* TASK DETAILS:
Write out all of the data without omission, exactly as shown.

* DATASET EXTRACT:
▼▼▼
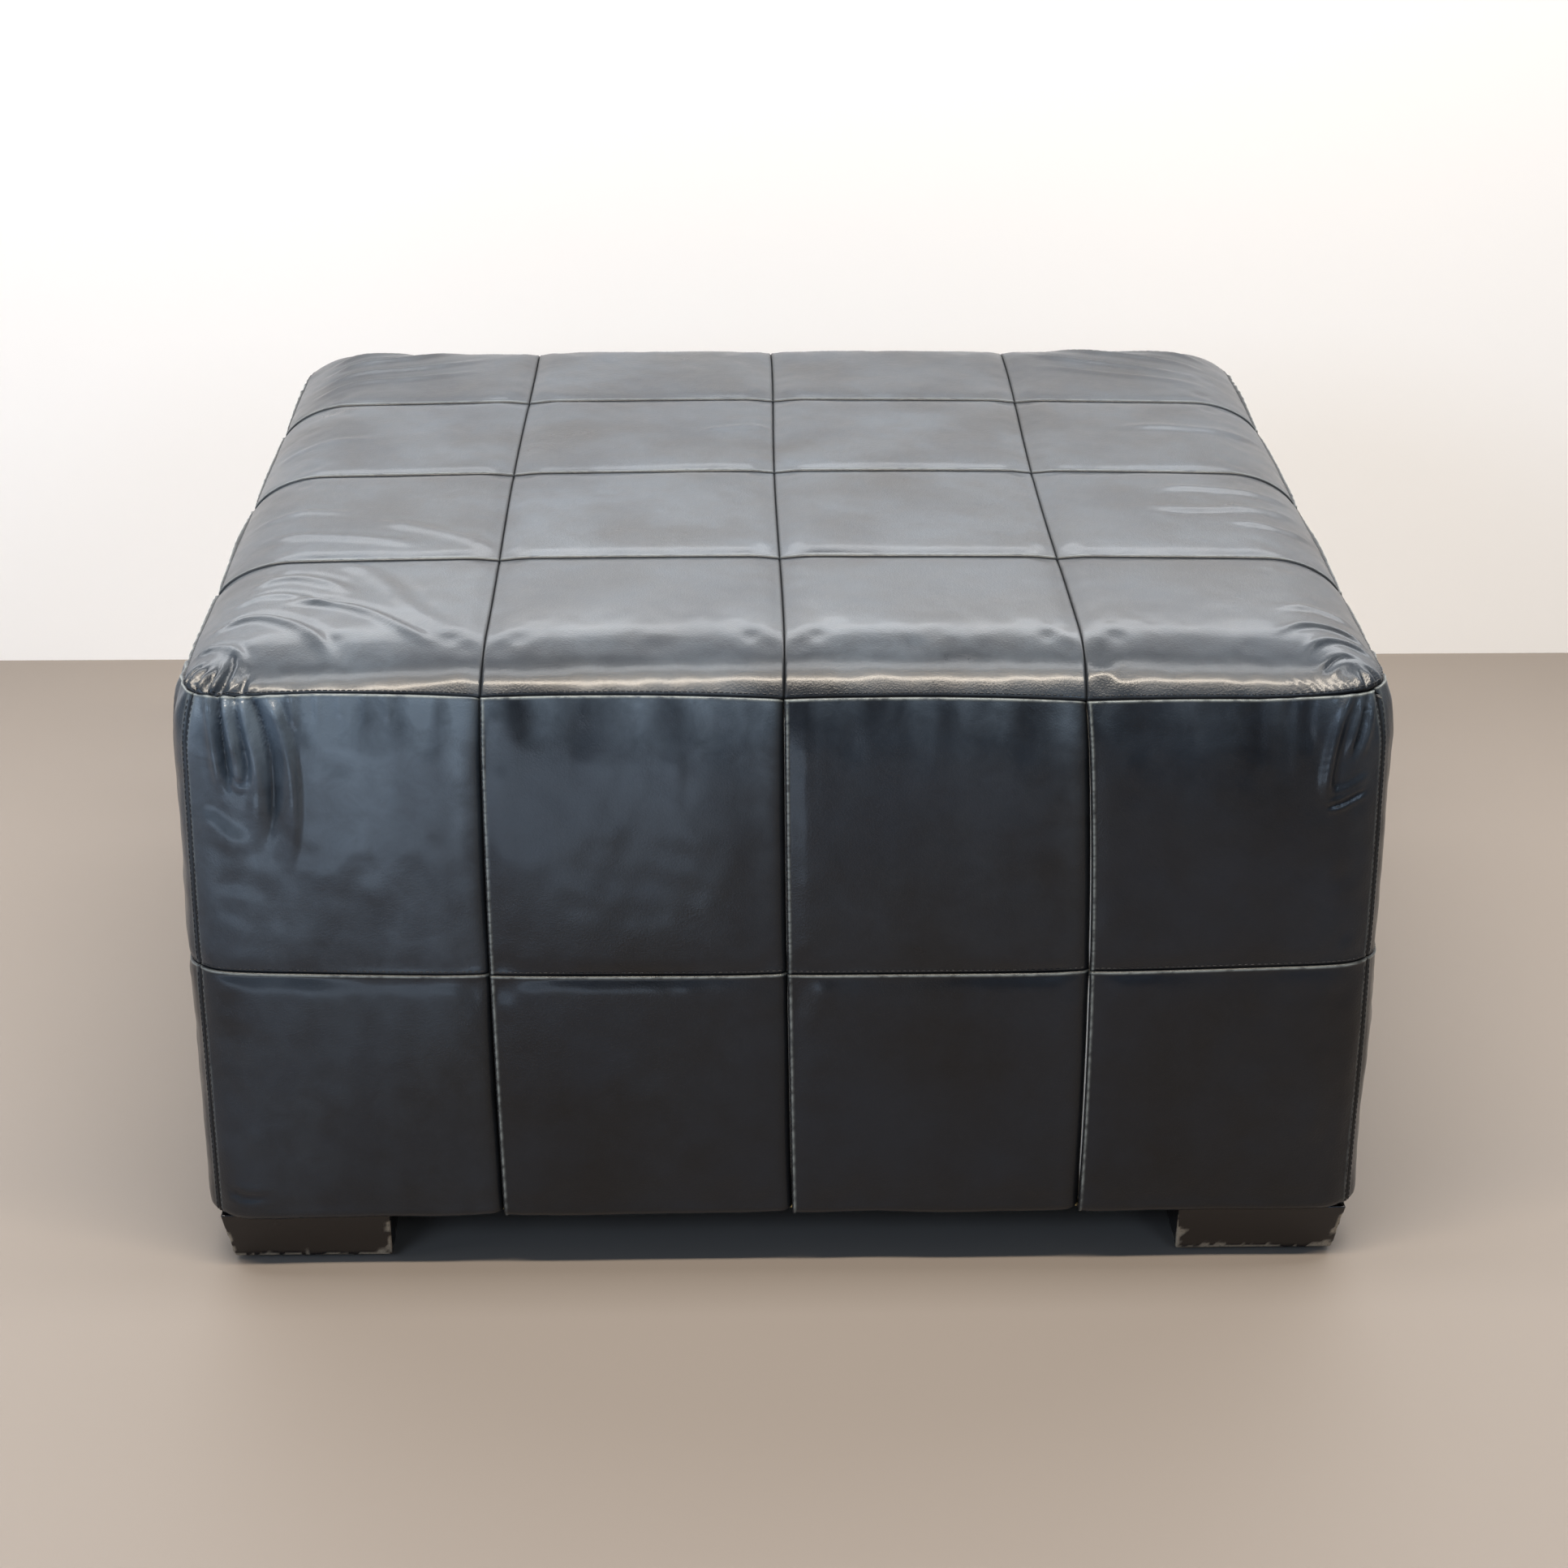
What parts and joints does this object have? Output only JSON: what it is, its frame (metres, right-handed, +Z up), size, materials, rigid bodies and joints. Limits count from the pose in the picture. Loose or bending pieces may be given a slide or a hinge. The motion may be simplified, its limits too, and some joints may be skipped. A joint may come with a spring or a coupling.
{
  "type": "square patchwork ottoman",
  "caption": "Low square block ottoman covered in black leather patches with padded edges, on short tapered block feet at the corners.",
  "frame": {"origin": "centre of the ottoman's footprint, on the floor", "axes": "+Z up, -Y towards the front side, +X to the right seen from the front; the block is square, so its four sides are alike"},
  "size_m": [0.816, 0.816, 0.458],
  "materials": {
    "black_leather": "semi-gloss finished leather, fine grain",
    "polyester_wadding": "soft bonded fibre",
    "upholstery_foam": "open-cell foam",
    "plywood": "unfinished",
    "hardboard": "unfinished",
    "pine": "unfinished, sawn",
    "lacquered_foot": "satin espresso lacquer, worn at the edges",
    "dust_cloth": "thin non-woven",
    "plated_steel": "zinc plated",
    "nylon_glide": "moulded"
  },
  "bodies": {
    "root": {"top_patch_a1": "black_leather", "top_patch_a2": "black_leather", "top_patch_a3": "black_leather", "top_patch_a4": "black_leather", "top_patch_b1": "black_leather", "top_patch_b2": "black_leather", "top_patch_b3": "black_leather", "top_patch_b4": "black_leather", "top_patch_c1": "black_leather", "top_patch_c2": "black_leather", "top_patch_c3": "black_leather", "top_patch_c4": "black_leather", "top_patch_d1": "black_leather", "top_patch_d2": "black_leather", "top_patch_d3": "black_leather", "top_patch_d4": "black_leather", "side_front_upper_patches": "black_leather", "side_front_lower_patches": "black_leather", "side_right_upper_patches": "black_leather", "side_right_lower_patches": "black_leather", "side_back_upper_patches": "black_leather", "side_back_lower_patches": "black_leather", "side_left_upper_patches": "black_leather", "side_left_lower_patches": "black_leather", "wadding_wrap": "polyester_wadding", "top_foam": "upholstery_foam", "side_foam_front": "upholstery_foam", "side_foam_right": "upholstery_foam", "side_foam_back": "upholstery_foam", "side_foam_left": "upholstery_foam", "plywood_deck": "plywood", "side_skin_front": "hardboard", "side_skin_right": "hardboard", "side_skin_back": "hardboard", "side_skin_left": "hardboard", "base_rail_front": "pine", "base_rail_right": "pine", "base_rail_back": "pine", "base_rail_left": "pine", "top_rail_front": "pine", "top_rail_right": "pine", "top_rail_back": "pine", "top_rail_left": "pine", "corner_post_front_left": "pine", "corner_post_front_right": "pine", "corner_post_back_right": "pine", "corner_post_back_left": "pine", "corner_blocks": "pine", "deck_bearers": "pine", "foot_front_left": "lacquered_foot", "foot_front_right": "lacquered_foot", "foot_back_right": "lacquered_foot", "foot_back_left": "lacquered_foot", "dust_cover": "dust_cloth", "hanger_bolts": "plated_steel", "tee_nuts": "plated_steel", "frame_screws": "plated_steel", "hem_staples": "plated_steel", "foot_glides": "nylon_glide"}
  },
  "joints": []
}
▲▲▲
* WRITTEN SOLUTION:
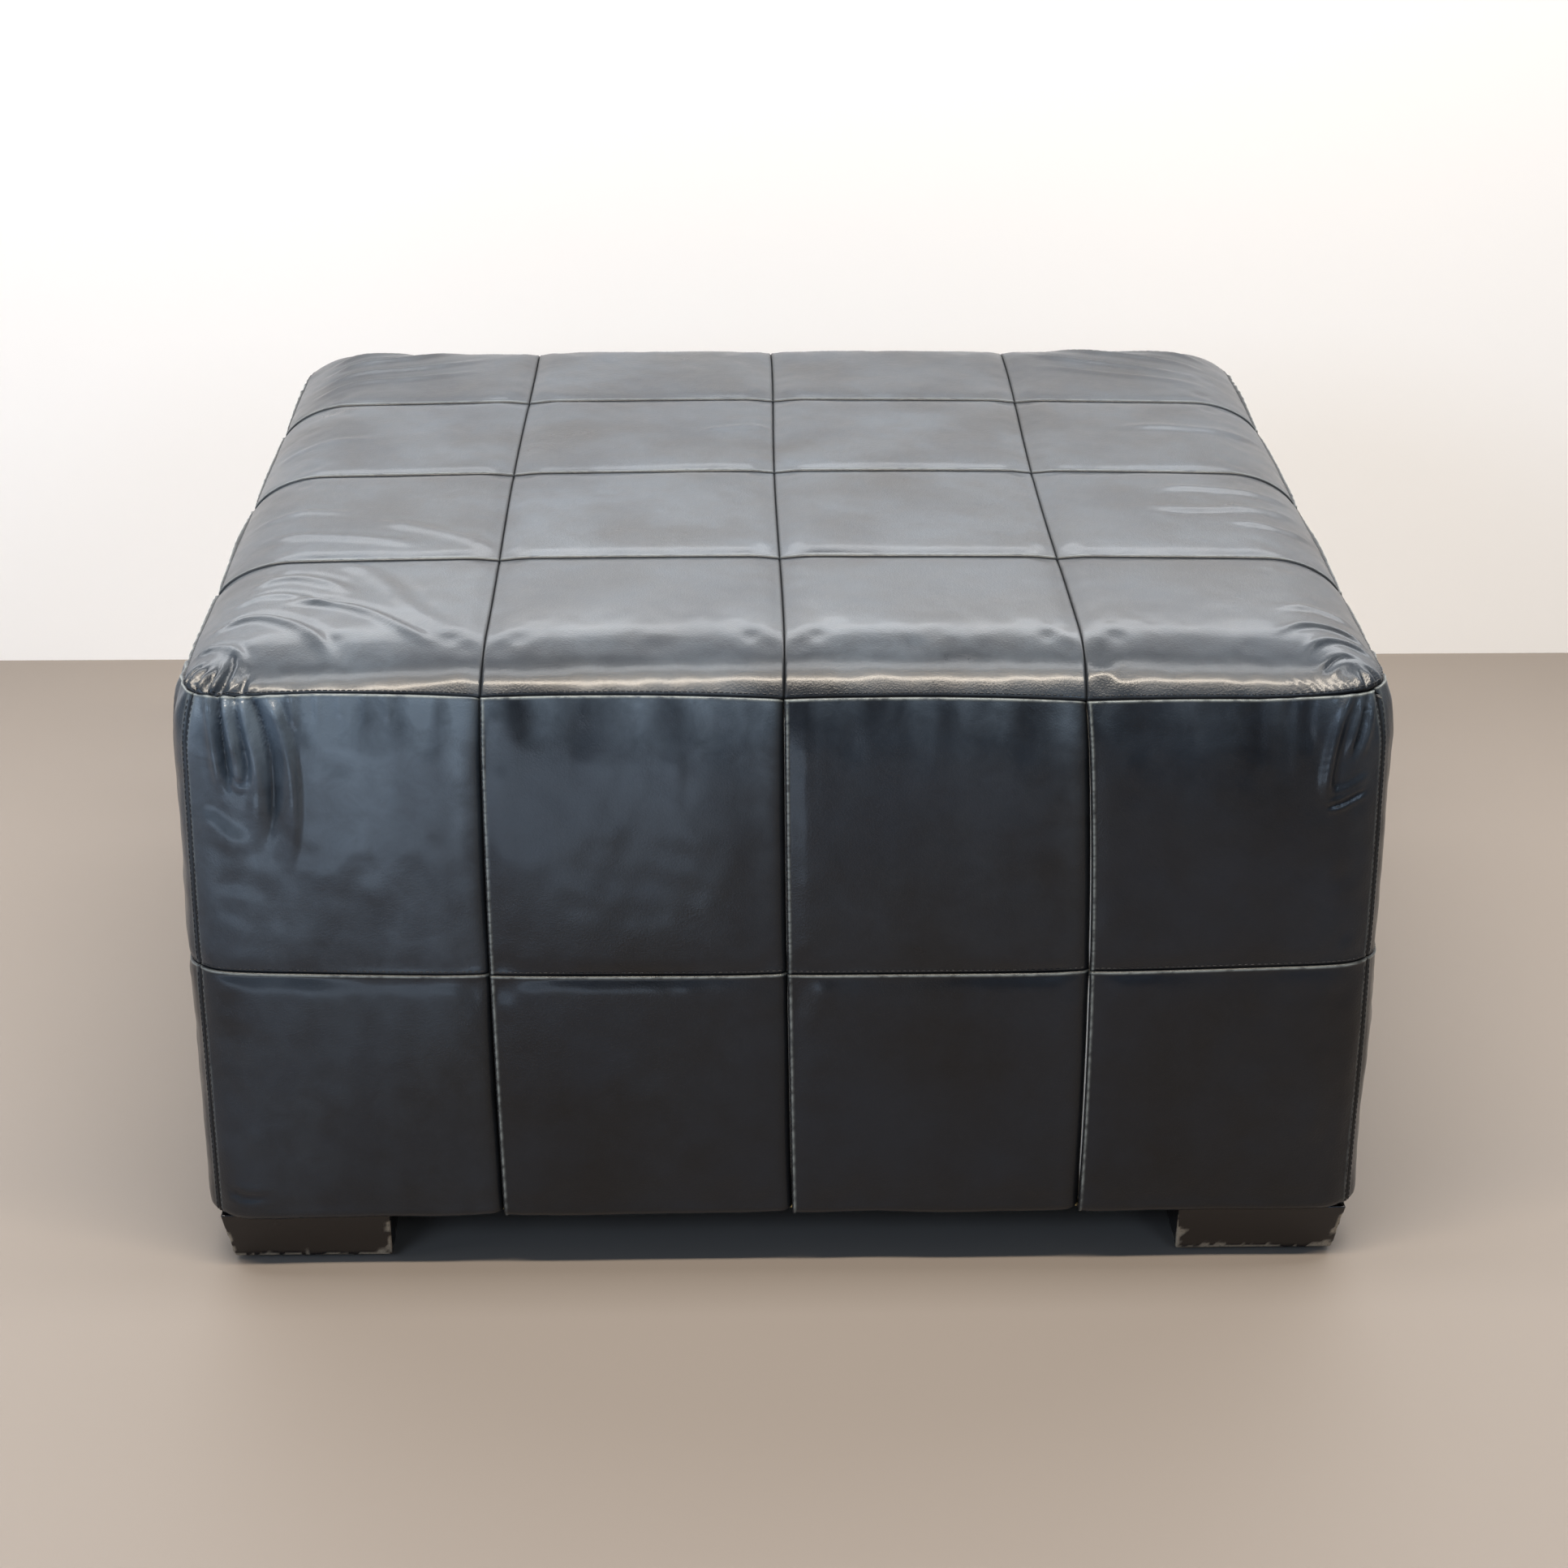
What parts and joints does this object have? Output only JSON: what it is, its frame (metres, right-handed, +Z up), size, materials, rigid bodies and joints. Limits count from the pose in the picture. Loose or bending pieces may be given a slide or a hinge. The motion may be simplified, its limits too, and some joints may be skipped. A joint may come with a spring or a coupling.
{
  "type": "square patchwork ottoman",
  "caption": "Low square block ottoman covered in black leather patches with padded edges, on short tapered block feet at the corners.",
  "frame": {"origin": "centre of the ottoman's footprint, on the floor", "axes": "+Z up, -Y towards the front side, +X to the right seen from the front; the block is square, so its four sides are alike"},
  "size_m": [0.816, 0.816, 0.458],
  "materials": {
    "black_leather": "semi-gloss finished leather, fine grain",
    "polyester_wadding": "soft bonded fibre",
    "upholstery_foam": "open-cell foam",
    "plywood": "unfinished",
    "hardboard": "unfinished",
    "pine": "unfinished, sawn",
    "lacquered_foot": "satin espresso lacquer, worn at the edges",
    "dust_cloth": "thin non-woven",
    "plated_steel": "zinc plated",
    "nylon_glide": "moulded"
  },
  "bodies": {
    "root": {"top_patch_a1": "black_leather", "top_patch_a2": "black_leather", "top_patch_a3": "black_leather", "top_patch_a4": "black_leather", "top_patch_b1": "black_leather", "top_patch_b2": "black_leather", "top_patch_b3": "black_leather", "top_patch_b4": "black_leather", "top_patch_c1": "black_leather", "top_patch_c2": "black_leather", "top_patch_c3": "black_leather", "top_patch_c4": "black_leather", "top_patch_d1": "black_leather", "top_patch_d2": "black_leather", "top_patch_d3": "black_leather", "top_patch_d4": "black_leather", "side_front_upper_patches": "black_leather", "side_front_lower_patches": "black_leather", "side_right_upper_patches": "black_leather", "side_right_lower_patches": "black_leather", "side_back_upper_patches": "black_leather", "side_back_lower_patches": "black_leather", "side_left_upper_patches": "black_leather", "side_left_lower_patches": "black_leather", "wadding_wrap": "polyester_wadding", "top_foam": "upholstery_foam", "side_foam_front": "upholstery_foam", "side_foam_right": "upholstery_foam", "side_foam_back": "upholstery_foam", "side_foam_left": "upholstery_foam", "plywood_deck": "plywood", "side_skin_front": "hardboard", "side_skin_right": "hardboard", "side_skin_back": "hardboard", "side_skin_left": "hardboard", "base_rail_front": "pine", "base_rail_right": "pine", "base_rail_back": "pine", "base_rail_left": "pine", "top_rail_front": "pine", "top_rail_right": "pine", "top_rail_back": "pine", "top_rail_left": "pine", "corner_post_front_left": "pine", "corner_post_front_right": "pine", "corner_post_back_right": "pine", "corner_post_back_left": "pine", "corner_blocks": "pine", "deck_bearers": "pine", "foot_front_left": "lacquered_foot", "foot_front_right": "lacquered_foot", "foot_back_right": "lacquered_foot", "foot_back_left": "lacquered_foot", "dust_cover": "dust_cloth", "hanger_bolts": "plated_steel", "tee_nuts": "plated_steel", "frame_screws": "plated_steel", "hem_staples": "plated_steel", "foot_glides": "nylon_glide"}
  },
  "joints": []
}